--- Begin ---

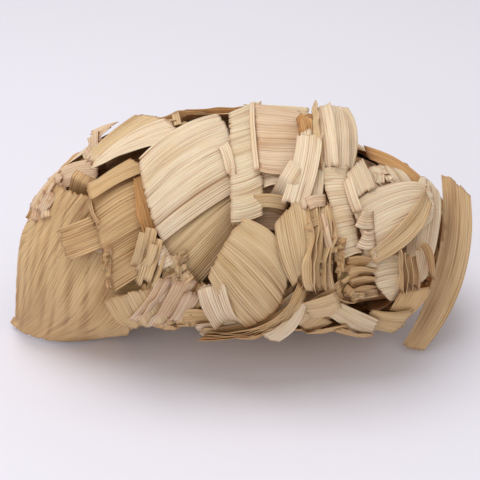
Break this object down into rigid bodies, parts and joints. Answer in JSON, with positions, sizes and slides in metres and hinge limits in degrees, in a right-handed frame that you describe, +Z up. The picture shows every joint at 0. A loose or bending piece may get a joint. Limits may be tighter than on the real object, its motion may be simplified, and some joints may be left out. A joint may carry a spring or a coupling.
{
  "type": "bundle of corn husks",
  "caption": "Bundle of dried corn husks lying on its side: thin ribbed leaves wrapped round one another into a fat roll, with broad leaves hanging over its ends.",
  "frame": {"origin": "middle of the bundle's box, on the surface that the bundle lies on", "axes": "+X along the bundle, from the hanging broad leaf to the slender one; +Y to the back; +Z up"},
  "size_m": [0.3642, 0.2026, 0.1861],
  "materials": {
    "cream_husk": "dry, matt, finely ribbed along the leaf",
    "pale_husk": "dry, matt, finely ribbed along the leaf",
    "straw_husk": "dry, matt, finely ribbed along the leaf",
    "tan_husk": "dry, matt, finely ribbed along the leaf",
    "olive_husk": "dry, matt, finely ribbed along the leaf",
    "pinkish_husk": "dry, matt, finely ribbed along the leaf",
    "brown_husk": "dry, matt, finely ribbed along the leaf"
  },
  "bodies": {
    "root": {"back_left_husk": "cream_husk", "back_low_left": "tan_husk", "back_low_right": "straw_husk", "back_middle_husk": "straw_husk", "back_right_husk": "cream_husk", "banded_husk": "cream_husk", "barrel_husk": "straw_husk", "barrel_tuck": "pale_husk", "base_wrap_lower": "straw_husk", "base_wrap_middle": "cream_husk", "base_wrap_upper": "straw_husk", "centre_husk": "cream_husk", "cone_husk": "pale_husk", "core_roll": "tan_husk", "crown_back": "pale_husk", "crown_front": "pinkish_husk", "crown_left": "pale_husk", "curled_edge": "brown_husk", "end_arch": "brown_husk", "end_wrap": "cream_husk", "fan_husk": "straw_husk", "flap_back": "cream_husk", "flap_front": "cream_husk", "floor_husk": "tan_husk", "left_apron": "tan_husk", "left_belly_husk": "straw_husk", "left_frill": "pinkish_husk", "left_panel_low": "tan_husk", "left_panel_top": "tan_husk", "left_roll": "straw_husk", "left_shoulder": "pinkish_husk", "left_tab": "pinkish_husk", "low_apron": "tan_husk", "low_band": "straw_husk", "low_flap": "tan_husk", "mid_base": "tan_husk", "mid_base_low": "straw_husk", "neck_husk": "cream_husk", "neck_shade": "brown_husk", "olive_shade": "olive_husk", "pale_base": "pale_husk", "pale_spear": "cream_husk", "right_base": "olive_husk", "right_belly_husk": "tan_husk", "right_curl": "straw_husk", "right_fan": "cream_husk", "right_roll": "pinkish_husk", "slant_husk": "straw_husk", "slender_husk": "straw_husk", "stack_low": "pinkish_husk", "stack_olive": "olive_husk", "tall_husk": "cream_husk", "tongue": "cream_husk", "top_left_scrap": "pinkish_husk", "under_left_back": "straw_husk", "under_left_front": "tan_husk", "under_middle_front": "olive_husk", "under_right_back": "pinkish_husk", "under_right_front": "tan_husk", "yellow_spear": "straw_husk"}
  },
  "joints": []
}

--- End ---

■ **What you have to do**: Extract every line containing the string "that" from the material.

■ **Result for this task**:
Break this object down into rigid bodies, parts and joints. Answer in JSON, with positions, sizes and slides in metres and hinge limits in degrees, in a right-handed frame that you describe, +Z up. The picture shows every joint at 0. A loose or bending piece may get a joint. Limits may be tighter than on the real object, its motion may be simplified, and some joints may be left out. A joint may carry a spring or a coupling.
  "frame": {"origin": "middle of the bundle's box, on the surface that the bundle lies on", "axes": "+X along the bundle, from the hanging broad leaf to the slender one; +Y to the back; +Z up"},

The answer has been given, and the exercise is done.